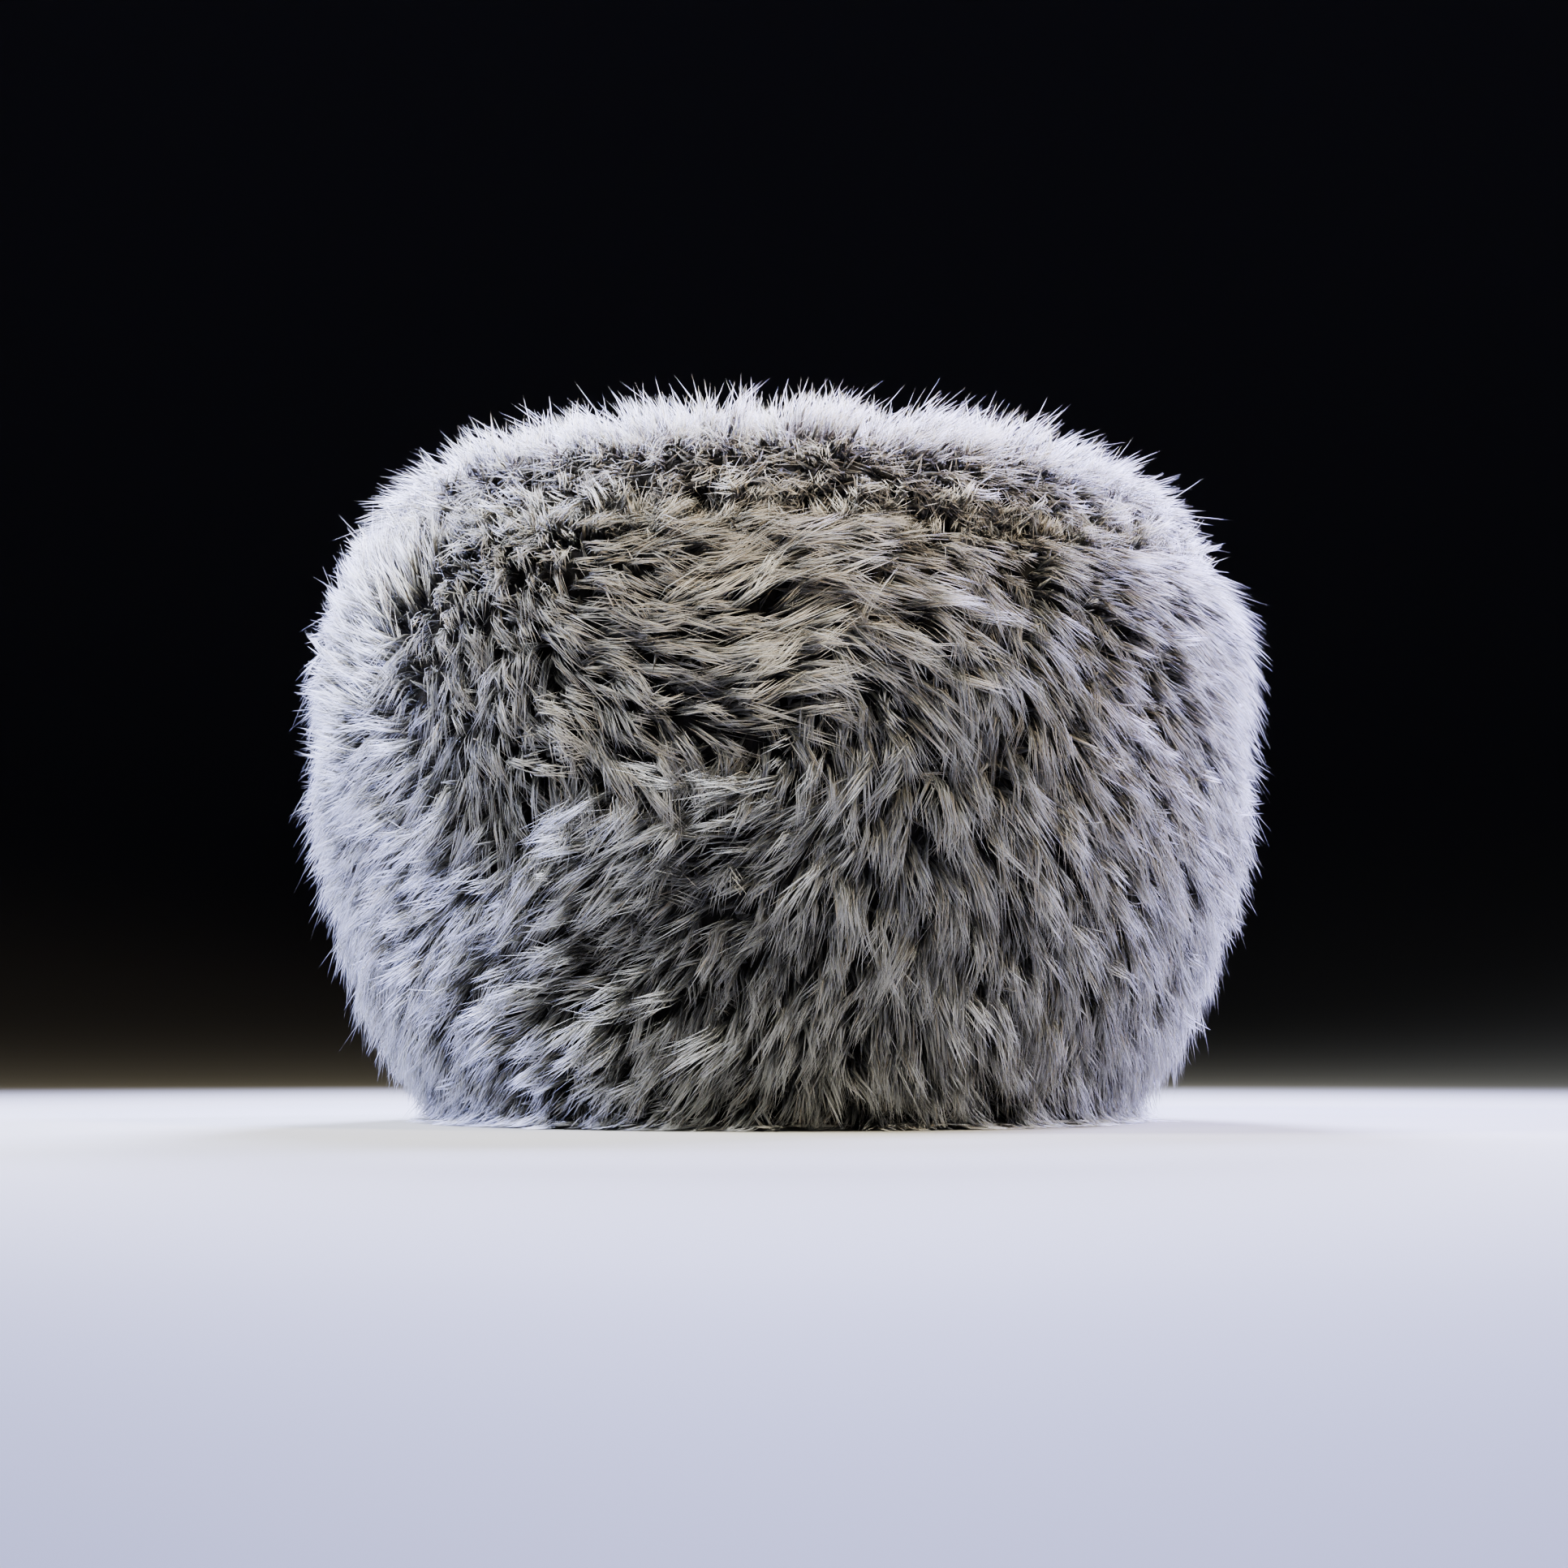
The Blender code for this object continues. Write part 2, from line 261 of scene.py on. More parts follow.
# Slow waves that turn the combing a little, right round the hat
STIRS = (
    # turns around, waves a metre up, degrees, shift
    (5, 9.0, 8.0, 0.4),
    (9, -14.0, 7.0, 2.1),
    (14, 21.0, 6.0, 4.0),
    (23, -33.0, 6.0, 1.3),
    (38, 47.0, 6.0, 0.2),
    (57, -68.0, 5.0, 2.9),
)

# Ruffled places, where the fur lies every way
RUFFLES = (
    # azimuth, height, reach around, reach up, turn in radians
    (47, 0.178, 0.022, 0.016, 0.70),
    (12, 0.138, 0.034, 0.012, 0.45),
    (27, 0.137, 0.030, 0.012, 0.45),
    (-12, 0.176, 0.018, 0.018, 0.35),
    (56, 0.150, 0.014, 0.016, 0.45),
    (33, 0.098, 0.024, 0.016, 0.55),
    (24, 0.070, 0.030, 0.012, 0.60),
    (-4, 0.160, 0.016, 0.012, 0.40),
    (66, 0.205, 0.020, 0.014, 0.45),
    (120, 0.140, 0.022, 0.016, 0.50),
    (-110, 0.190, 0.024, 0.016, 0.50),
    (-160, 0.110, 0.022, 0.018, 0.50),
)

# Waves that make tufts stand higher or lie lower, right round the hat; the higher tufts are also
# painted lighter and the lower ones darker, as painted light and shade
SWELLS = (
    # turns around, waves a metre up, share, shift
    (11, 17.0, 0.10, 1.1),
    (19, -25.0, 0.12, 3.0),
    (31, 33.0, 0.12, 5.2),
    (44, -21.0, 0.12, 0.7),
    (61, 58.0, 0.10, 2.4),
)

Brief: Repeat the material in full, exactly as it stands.

Reply to the exercise:
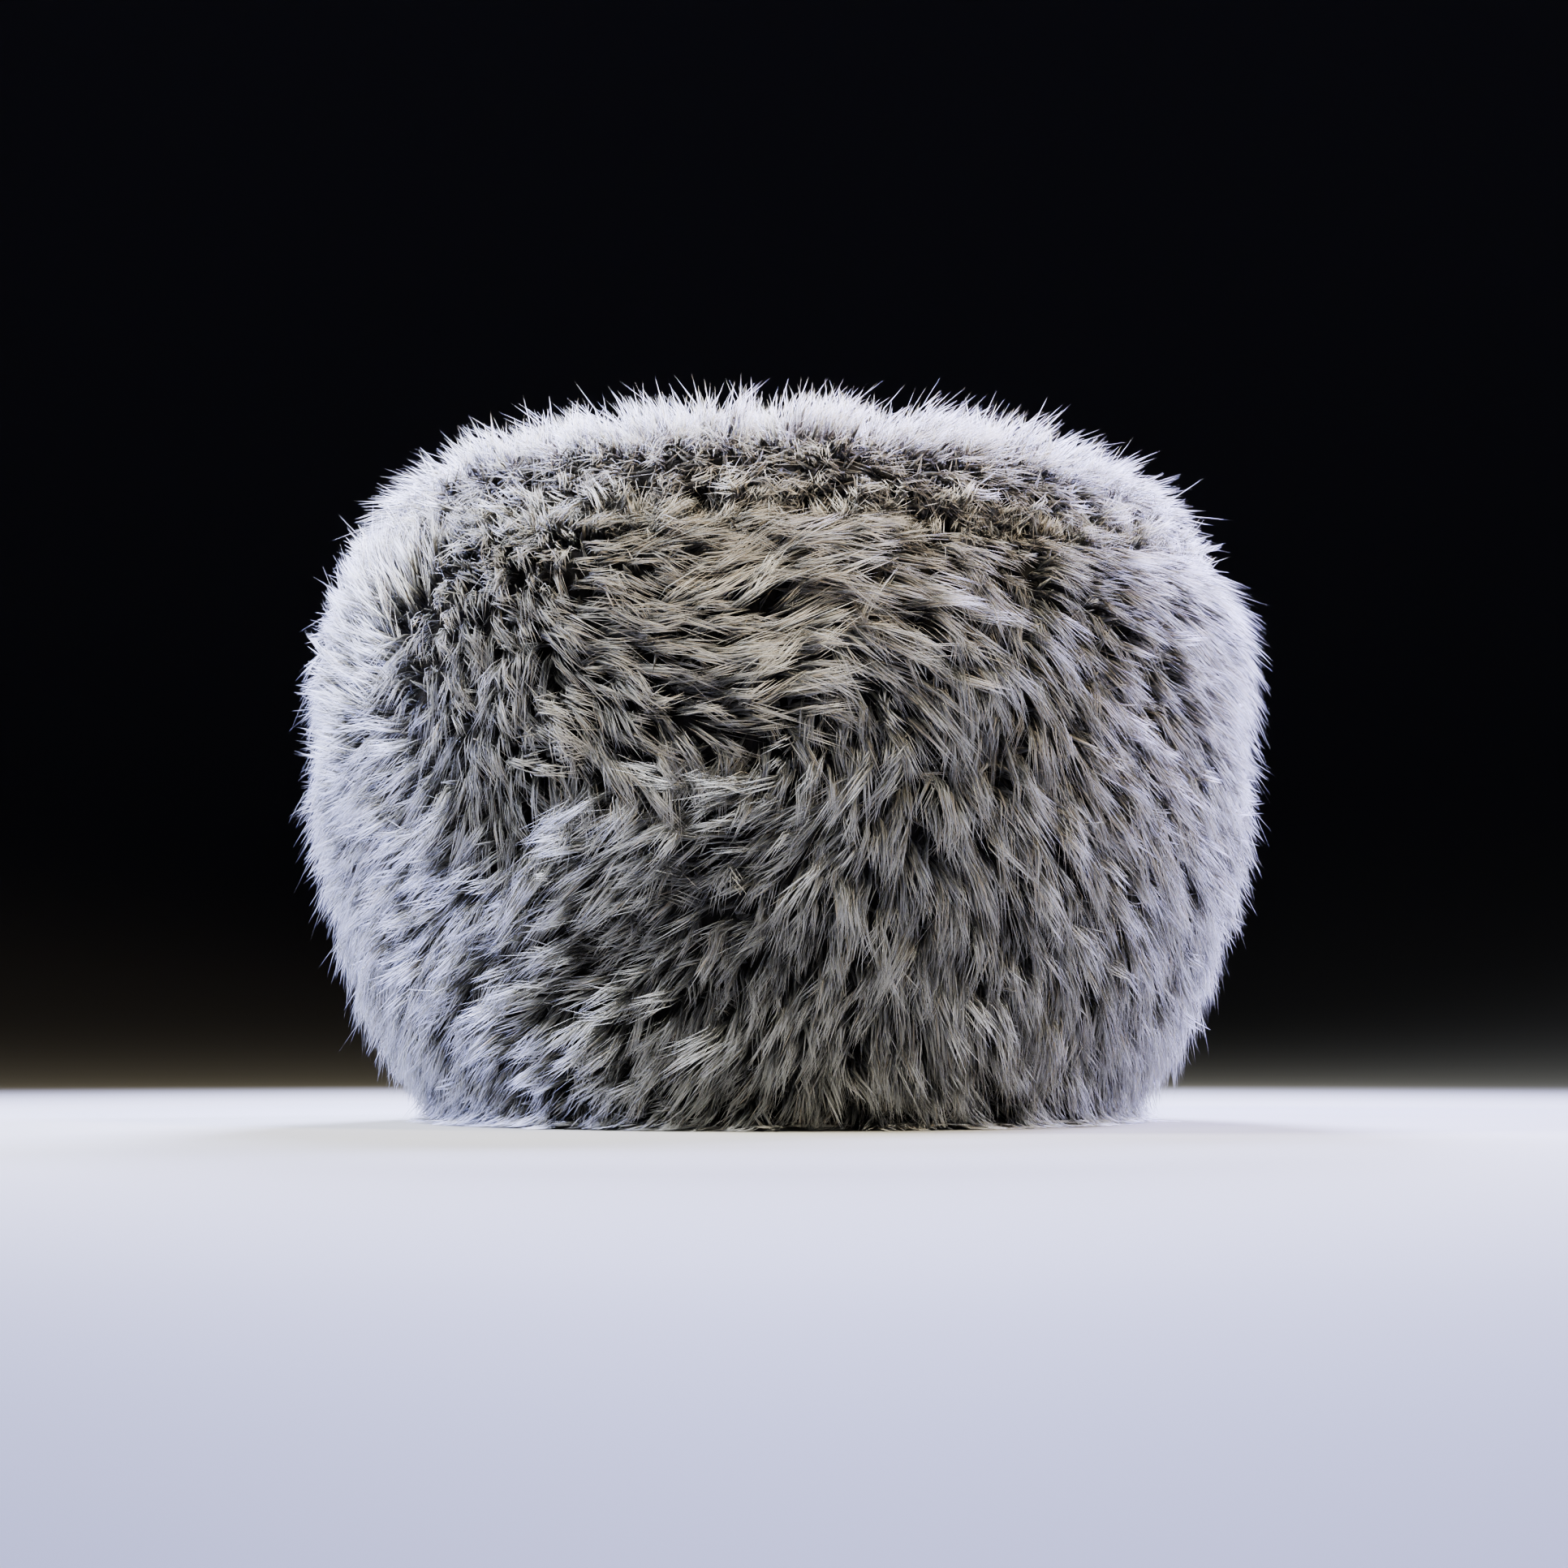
The Blender code for this object continues. Write part 2, from line 261 of scene.py on. More parts follow.
# Slow waves that turn the combing a little, right round the hat
STIRS = (
    # turns around, waves a metre up, degrees, shift
    (5, 9.0, 8.0, 0.4),
    (9, -14.0, 7.0, 2.1),
    (14, 21.0, 6.0, 4.0),
    (23, -33.0, 6.0, 1.3),
    (38, 47.0, 6.0, 0.2),
    (57, -68.0, 5.0, 2.9),
)

# Ruffled places, where the fur lies every way
RUFFLES = (
    # azimuth, height, reach around, reach up, turn in radians
    (47, 0.178, 0.022, 0.016, 0.70),
    (12, 0.138, 0.034, 0.012, 0.45),
    (27, 0.137, 0.030, 0.012, 0.45),
    (-12, 0.176, 0.018, 0.018, 0.35),
    (56, 0.150, 0.014, 0.016, 0.45),
    (33, 0.098, 0.024, 0.016, 0.55),
    (24, 0.070, 0.030, 0.012, 0.60),
    (-4, 0.160, 0.016, 0.012, 0.40),
    (66, 0.205, 0.020, 0.014, 0.45),
    (120, 0.140, 0.022, 0.016, 0.50),
    (-110, 0.190, 0.024, 0.016, 0.50),
    (-160, 0.110, 0.022, 0.018, 0.50),
)

# Waves that make tufts stand higher or lie lower, right round the hat; the higher tufts are also
# painted lighter and the lower ones darker, as painted light and shade
SWELLS = (
    # turns around, waves a metre up, share, shift
    (11, 17.0, 0.10, 1.1),
    (19, -25.0, 0.12, 3.0),
    (31, 33.0, 0.12, 5.2),
    (44, -21.0, 0.12, 0.7),
    (61, 58.0, 0.10, 2.4),
)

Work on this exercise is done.